The Impact Award was given to David both for his creation of the multitaper spectrum estimator and its subsequent application of the associated theory to a multitude of scientific and technological problems. The technological applications of the multitaper method are myriad, including applications in Nuclear Test Ban Treaty verification, and ensuring accuracy of touch-tone phone signals against noisy backgrounds (for which several patents were granted). In science, David has contributed in significant ways to climatology, geophysics, and space and solar physics through detailed statistical analysis of large-scale time series data sets. His 1990 Nature and 1995 Science papers were the first statistical analyses of climate data that conclusively showed a relationship between global temperature and atmospheric CO2, and have been key contributors to further discussions about global warming.

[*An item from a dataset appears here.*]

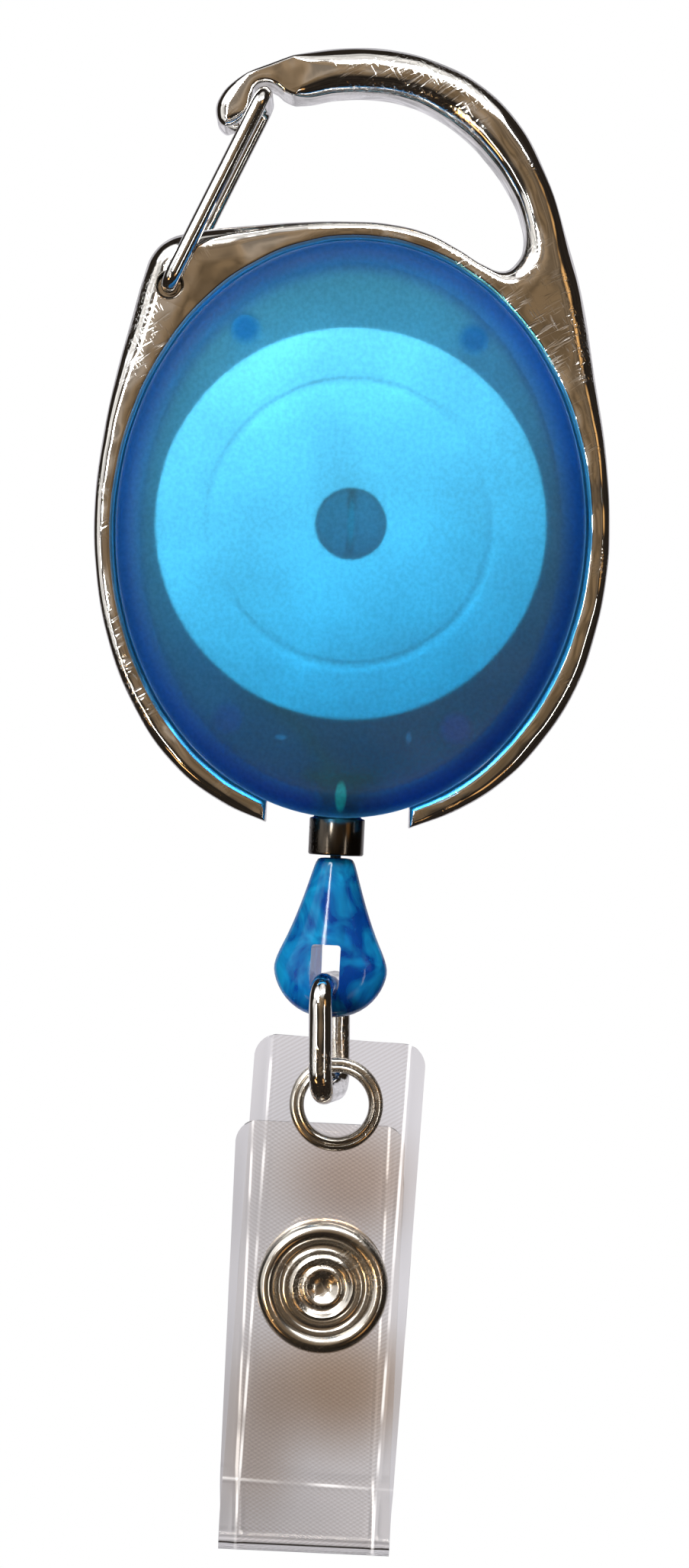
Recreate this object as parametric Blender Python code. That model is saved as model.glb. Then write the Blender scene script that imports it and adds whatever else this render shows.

Since 1990 David has tirelessly pursued a two-decade-long work exploring data series from a number of spacecraft (especially, but not limited to, the Ulysses project, on which he was Co-Investigator) and has had a profound impact on our understanding of interplanetary magnetic fields and the Sun. His recent discovery of the existence in numerous scientific data sets of signatures of buoyancy (g-) modes that are theorized to exist in the Sun is contributing to a strong change in scientific understanding of the structure of the Sun, its magnetic fields, and their relationship to our climate and environment on Earth.
Finally, David also contributed to robustness and improved error bounds in the magnetotelluric method, a geophysical technique that measures magnetic and electric fields on the Earth’s surface (especially the seafloor) and uses these measurements to determine electrical conductivity. From a statistical point of view, this problem can be viewed as regression with complex predictors and response, with the predictors being highly collinear and both the predictors and response being often contaminated by outliers. The magnetotelluric method has become standard in the field of geophysics, and is an important tool for scientists working to understand the structure of the sub-surface of the Earth.
David currently lives in Kingston, Ontario with his wife, Maja-Lisa, and their two cats, Loki and Selkit. They have two grown children and one grandson, and in his spare time David enjoys woodworking, reading about history and attending classical music performances. His love of the last, especially chamber music, produces both relaxation and inspires his creativity. David will deliver the SSC Impact Award Address at the 2014 Annual Meeting of the SSC.